What Will Shape B2B Commerce Next
As the industry prepares for NRF 2026, three developments are set to define the next phase of B2B commerce:
- Connected Product Commerce By the end of the decade, billions of connected devices will be transacting autonomously — ordering maintenance, replenishing supplies, and coordinating upgrades without human intervention. Companies that invest in ecosystem-ready foundations now will capture this emerging demand; those clinging to catalogs will be invisible to autonomous buyers.
- Vertical Ecosystem Consolidation Industry-specific marketplaces are scaling quickly, solving for compliance, sustainability, and project complexity in ways broad horizontal platforms can’t. Expect accelerated consolidation as horizontal players seek vertical expertise, while vertical leaders expand outward to secure share.

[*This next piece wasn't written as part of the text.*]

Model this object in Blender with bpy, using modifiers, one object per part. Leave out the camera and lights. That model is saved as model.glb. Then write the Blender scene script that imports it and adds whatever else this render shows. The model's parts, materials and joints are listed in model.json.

- Procurement Platform Evolution Procurement platforms are shifting from purchase order management to commerce orchestration engines. Increasingly, B2B transactions will happen directly inside these systems. Suppliers that can integrate seamlessly into procurement workflows will thrive, while others risk being bypassed altogether.
Together, these shifts point to one truth: the future of B2B commerce will be defined not by catalogs or channels, but by ecosystem orchestration at scale.
The Choice B2B Leaders Must Make Now
The conversion problem in B2B commerce isn’t about websites - it’s about mindsets. Catalog thinking, even digitized, can’t deliver the agility or value modern buyers expect. Ecosystems can.
The path forward isn’t incremental. It requires architectural reinvention, network design, and governance models that put orchestration over transactions.
As NRF 2026 approaches, the choice is clear: companies that act now to build ecosystem foundations will lead the next wave of B2B growth. Those who wait will be left behind.